La risposta estera è stata immediata e preoccupata. Le Nazioni Unite hanno espresso “profonda preoccupazione”, chiedendo moderazione e il rispetto dello Stato di diritto. L’ECOWAS e l’Unione Africana, che conoscono bene la fragilità del Paese, hanno chiesto il ripristino dell’ordine costituzionale e la liberazione immediata dei detenuti.

Il Portogallo, ex potenza coloniale, ha espresso “rammarico”, invitando tutte le parti a fermare ogni forma di violenza istituzionale e garantire la sicurezza dei cittadini stranieri presenti nel Paese.

Un Paese povero e instabile, al centro del narcotraffico internazionale

La Guinea-Bissau è da anni una delle nazioni più fragili del continente:

  • quasi il 40% della popolazione vive sotto la soglia di povertà,

  • lo Stato è considerato da anni un crocevia per il traffico di cocaina destinata all’Europa, grazie alla sua geografia frammentata e difficilmente controllabile,

  • le istituzioni democratiche sono deboli e frequentemente esposte alle interferenze militari.

In questo contesto, il golpe del 26 novembre non fa che confermare un quadro di instabilità quasi cronica, che si ripete ciclicamente a ogni fase delicata della vita politica.

Nta Na Man, il nuovo volto della transizione

Nelle ore successive al golpe, è emerso il nome del generale Horta Nta Na Man, che l’esercito ha fatto giurare come presidente di transizione.
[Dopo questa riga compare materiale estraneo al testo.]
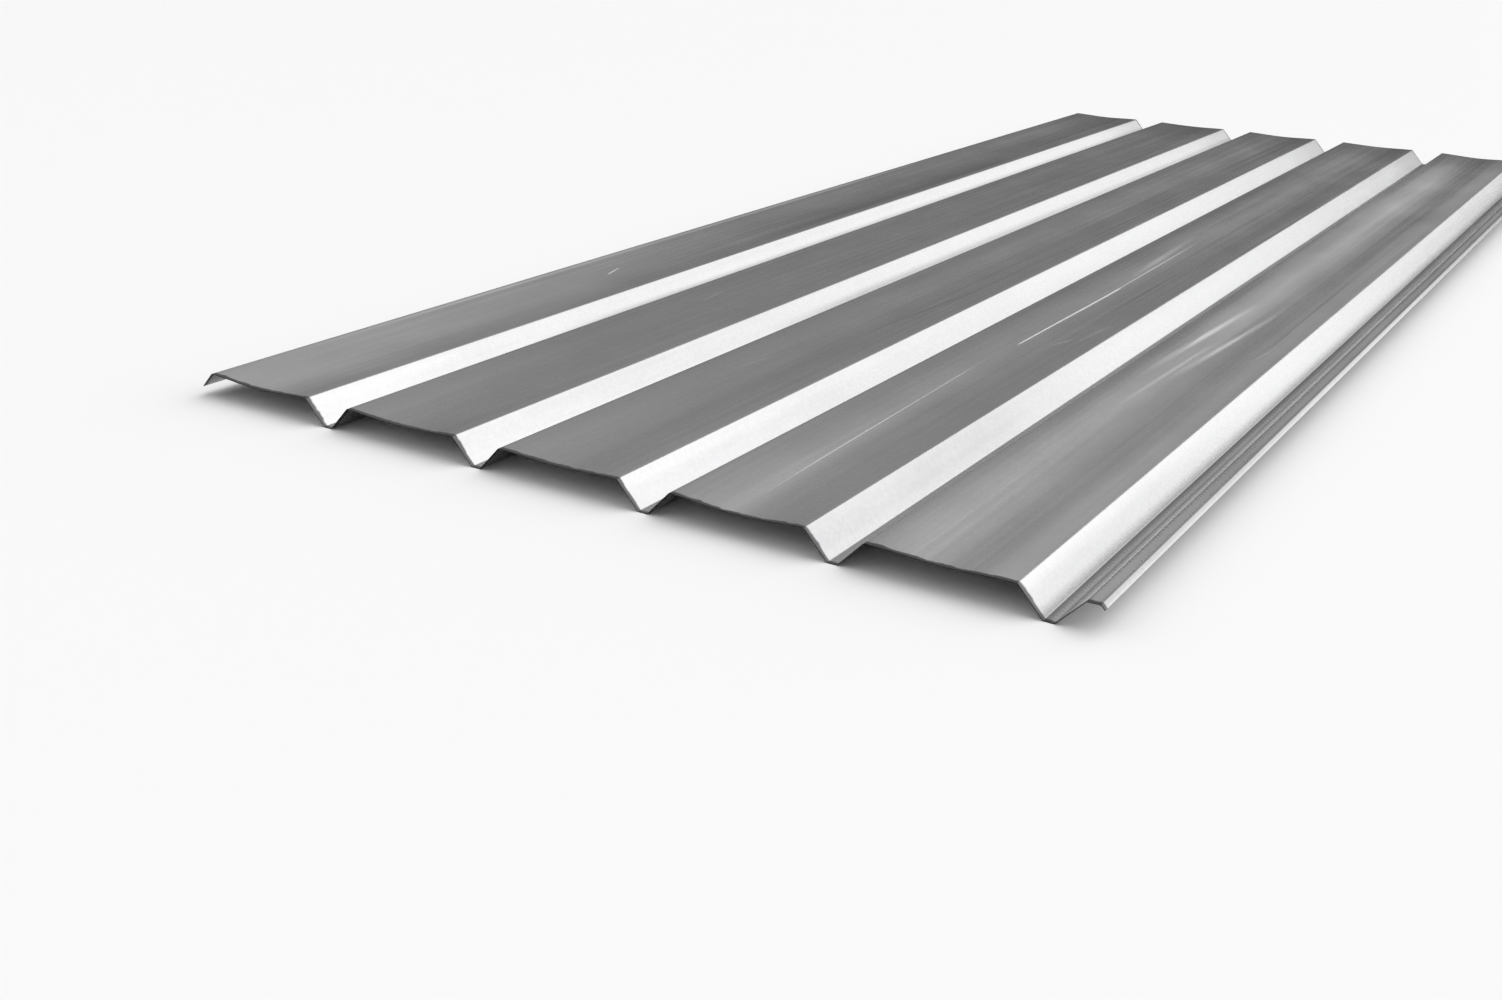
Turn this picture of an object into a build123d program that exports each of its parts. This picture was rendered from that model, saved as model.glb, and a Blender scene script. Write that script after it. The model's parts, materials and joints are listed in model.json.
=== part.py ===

Figura fino a ieri considerata vicina a Embaló, oggi è il nuovo uomo forte incaricato di guidare un governo temporaneo della durata prevista di un anno.

Ha promesso:

  • la riapertura delle frontiere,

  • la stabilizzazione del Paese,

  • il ritorno alla normalità costituzionale.

Conclusione: un ciclo che continua

Il nuovo colpo di Stato in Guinea-Bissau non è un fulmine a ciel sereno, ma l’ennesima manifestazione di una crisi profondamente radicata di instabilità politica, debolezza delle istituzioni, pressioni internazionali, traffici criminali e rivalità interne tra esercito e governo.

Per i cittadini di Bissau, tutto questo ormai non è più una sorpresa. Come ha raccontato un passante in fuga dagli spari: «qui ci siamo abituati».

Una frase che racchiude tutta la stanchezza di un popolo che attende da mezzo secolo una vera stabilità.